Make sure you consider how disruption to or unavailability of your dependencies can affect your service. These dependencies can include obvious systems, such as your hosting provider, but also less obvious systems such as your:
- Domain Name System (DNS) provider
- Content Delivery Network (CDN)
- any Virtual Private Networks (VPNs) your development team might use to access production systems build pipelines
- external library and container registries (for example, RubyGems, PyPI or Docker Hub)
- secrets management providers
Back up your data
You should back up your data. How often you back up will depend on your Recovery Point Objective (RPO). An RPO determines what you consider an acceptable loss of data between the last backup and the point of data loss. For example, if you determine that up to 24 hours of data loss is an acceptable risk, you will only need to backup your data once daily. For lower RPOs (minutes or seconds), you should use continuous backups and point-in-time recovery services that most modern cloud providers offer.
Have cold or offline backups
A cold or offline backup is a copy of your backup, isolated from the rest of your production system. Offline backups help protect you from some disaster scenarios. If an attacker gains access to your live database service and your backups, you could experience a ransomware attack, or risk having your entire data estate deleted. You should implement offline backups so that even users with administrative access cannot alter or delete data.
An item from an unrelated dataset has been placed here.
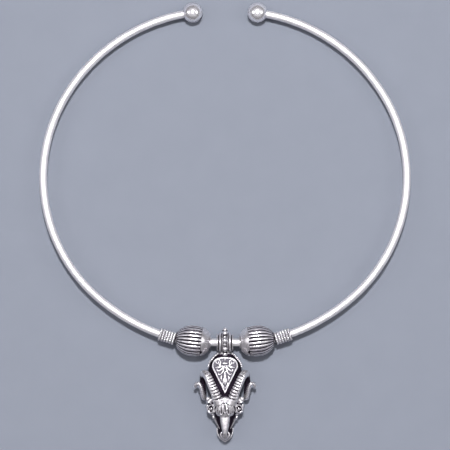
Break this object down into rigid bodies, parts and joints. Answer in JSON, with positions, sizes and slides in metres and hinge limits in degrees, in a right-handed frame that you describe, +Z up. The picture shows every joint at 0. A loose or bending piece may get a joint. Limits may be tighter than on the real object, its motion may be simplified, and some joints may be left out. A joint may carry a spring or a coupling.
{
  "type": "silver torc",
  "caption": "Open oval neck ring of round silver wire with ball terminals, two fluted beads with wound collars, and a ram's head pendant that swings on the wire between them.",
  "frame": {"origin": "centre of the bounding box at the height of the surface that the torc lies on", "axes": "+Y from the pendant towards the gap between the ball terminals, +Z up out of the plane that the torc lies in, with the ram's face up"},
  "size_m": [0.1404, 0.1666, 0.0116],
  "materials": {
    "polished_silver": "polished silver with fine wear and a faint tarnish",
    "worked_silver": "worked silver, bright on its high points and dark with tarnish in its recesses"
  },
  "bodies": {
    "ring": {"neck_ring_wire": "polished_silver", "ball_terminal_left": "polished_silver", "ball_terminal_right": "polished_silver", "wound_collar_left": "worked_silver", "wound_collar_right": "worked_silver", "fluted_bead_left": "worked_silver", "fluted_bead_right": "worked_silver"},
    "pendant": {"bail_barrel": "worked_silver", "palmette_plaque": "worked_silver", "ram_head": "worked_silver"}
  },
  "joints": [
    {"name": "pendant_swing", "type": "hinge", "parent": "ring", "child": "pendant", "pos_m": [0, -0.04513, 0.00581], "axis": [-1, 0, 0], "continuous": true}
  ]
}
Offline backups also help protect your data from accidental deletion. For example, copy your backups to a different account with limited access rights. Make sure:
- the backups are encrypted and versioned
- the account you are copying the backups from only has write permissions
Decide where to store your backups
Where you are storing your backups is also important for disaster recovery. Most cloud storage solutions have durability guarantees. However, an outage could occur in the region containing your live service and backups. If your service has very high availability requirements, you may need copies of your data in a different region, or with a different service provider. Your conversations with IA and service owners can help you determine your risk tolerance for these hopefully rare scenarios.
The National Cyber Security Centre (NCSC) article Offline backups in an online world further explains why offline backups are important and suggests some approaches to use in a cloud environment.
Decide on manual or automatic recovery in the event of a disaster
Setting a Recovery Time Objective (RTO) for your service can help you decide your approach to service recovery in the event of a disaster. For example, Digital Marketplace is built to automatically recover in various scenarios, including an outage in an availability zone. It is not built to withstand a serious outage of GOV.UK Platform as a Service (PaaS) or the Amazon Web Services (AWS) region the PaaS depends upon. However, Digital Marketplace can restore its service with another provider and/or in another region manually by redeploying its applications using infrastructure as code and databases from backups. Therefore, in the event of this hopefully low-risk scenario, it has set its RTO as one week.
In this example, the services Digital Marketplace depends upon can probably restore service in less than one week. Therefore, the RTO is applicable in the worst-case scenario.
An RTO of one week is not likely to be acceptable for services where there would be a serious user impact if they were unavailable. For very low RTOs (for example, under one hour), you will need to architect your service to support automatic disaster recovery. For example, GovWifi operates in two AWS regions - Dublin and London. In the event of a serious outage in London, essential aspects of the GovWifi service will still operate from the Dublin region.
Your disaster recovery strategy will depend on your specific service requirements. You may need different strategies for different parts of your service. The more immediate and more automatic the strategy, the greater the complexity and the cost of running your service is likely to be. The Plan for Disaster Recovery article from AWS covers some common recovery patterns.
Agree your RPOs and RTOs with risk and service owners
Make sure you discuss and agree your RPOs and RTOs with risk and service owners. Not only is their expertise key to decision making, but it’s vital they understand what will happen and why in the event of a disaster.
Test your disaster recovery plans
Disasters rarely happen, meaning that your disaster recovery plans are likely to become ineffective unless you test them regularly.
You must regularly test that you can restore data from your live and offline backups. You must test the procedure for restoring an offline backup so team members are familiar with the procedure for accessing and using the backup.
You must regularly test your manual or automatic recovery processes so that you are confident they will work in an emergency situation. This also helps team members build familiarity with the relevant procedures.
You should organise game days to practise incident management and test disaster recovery procedures. Game days enable you to play out scenarios in a safe environment so you can test and learn from how you respond. These scenarios will help build familiarity and increase confidence that your emergency procedures will work when you most need them to.
You can also practice incidents or recovery from disaster scenarios in a more low-pressure way. The GOV.UK PaaS team regularly spin the Wheel of Misfortune to help new and existing team members gain experience and confidence working with the platform.